Conservation of Angular
Momentum
Our theory for the origin of the Solar System is a very old one with some
modern innovations called the Nebular Hypothesis.
A crucial ingredient in the nebular hypothesis is the conservation of angular
momentum.
Angular Momentum
Recall that objects executing motion around a point possess angular momentum.
This is an important physical quantity because all experimental
evidence indicates that angular momentum is rigorously conserved in our
Universe: it can be transferred, but it cannot be created or destroyed. For
the simple case of a small mass executing uniform
circular motion around a much larger
mass (so that we can neglect the effect of the center of mass) the amount of
angular momentum takes a simple form.
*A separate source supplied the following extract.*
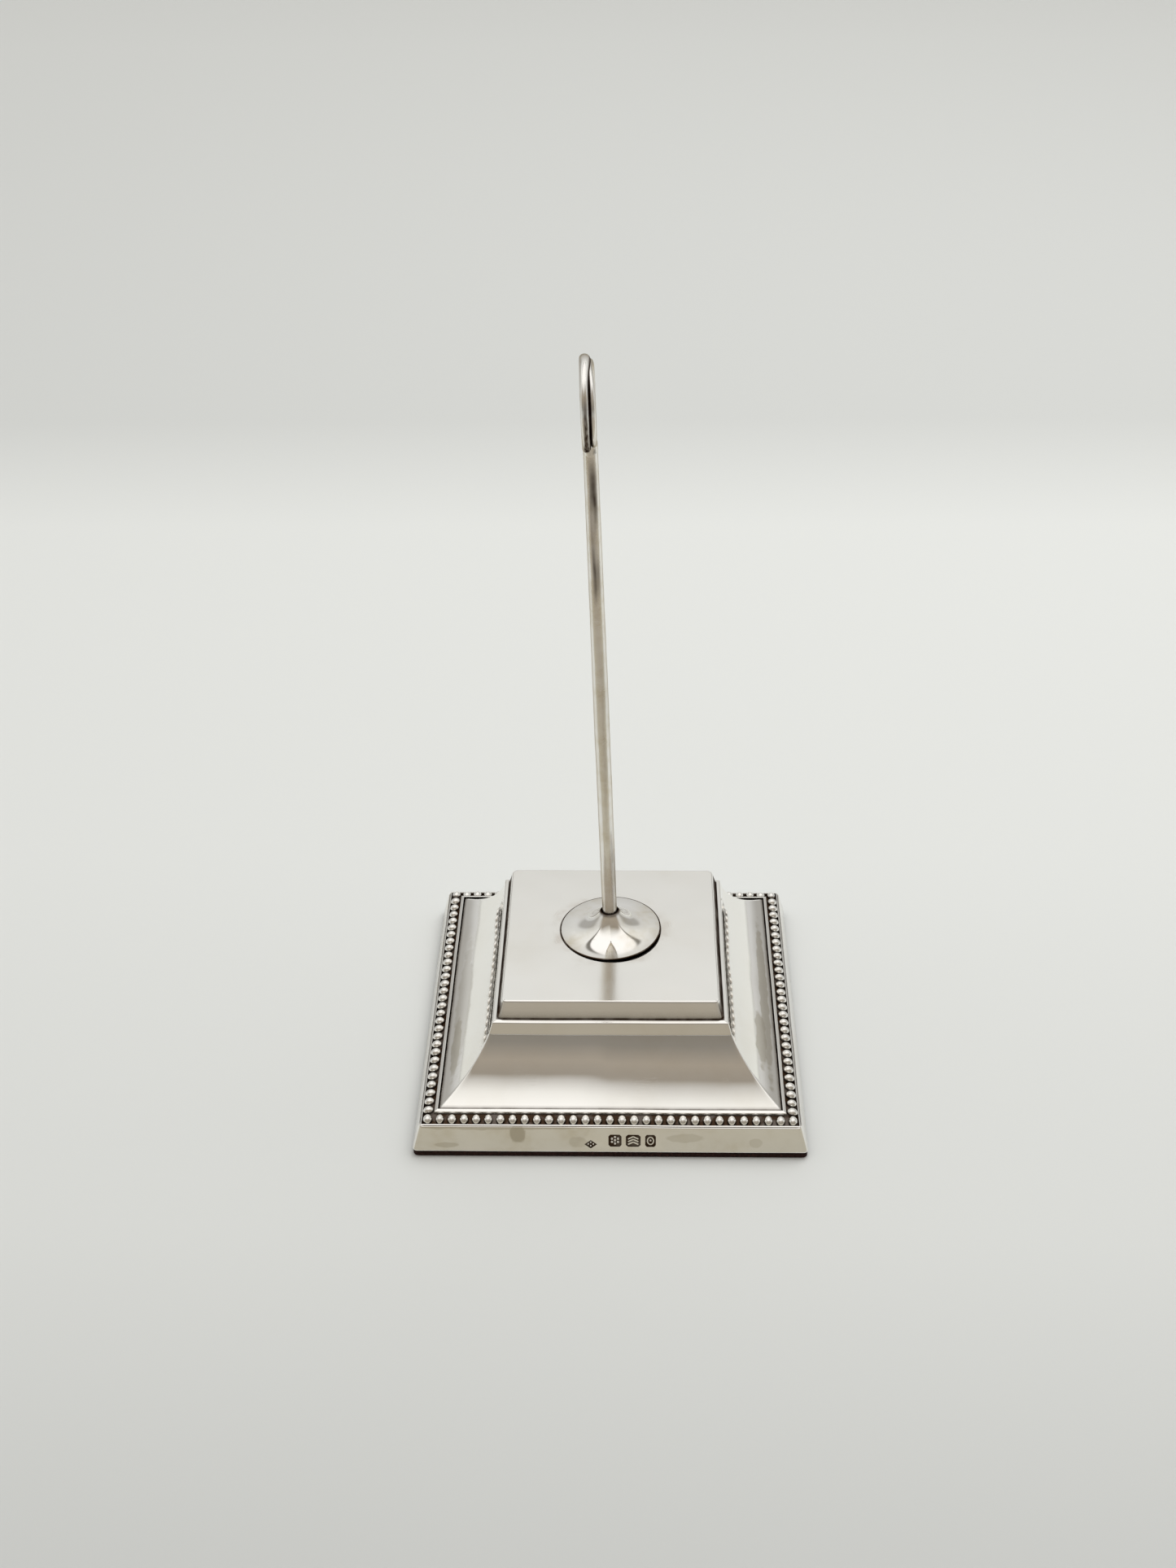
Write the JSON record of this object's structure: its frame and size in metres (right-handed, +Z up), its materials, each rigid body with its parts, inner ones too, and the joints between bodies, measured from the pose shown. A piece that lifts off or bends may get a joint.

As the adjacent figure illustrates the
magnitude of the angular momentum in this case is L = mvr, where
L is the
angular momentum, m is the mass of the small object,
v is the magnitude of its
velocity, and r is the separation between the
objects.
Ice Skaters and Angular Momentum
This formula indicates one
important physical consequence of angular momentum: because the above formula
can be rearranged to give v = L/(mr) and L
is a constant for an isolated
system, the velocity v and the separation r
are inversely correlated. Thus, conservation of angular momentum
demands that a decrease in the separation
r be accompanied by an increase in the velocity v,
and vice versa. This important concept carries over to more complicated
systems: generally, for rotating bodies, if their radii decrease they must
spin faster in order to conserve angular momentum. This concept is familiar
intuitively to the ice skater who spins faster when the arms are drawn in, and
slower when the arms are extended; although most ice skaters don't think about
it explictly, this method of spin control is nothing but an invocation of the
law of angular momentum conservation.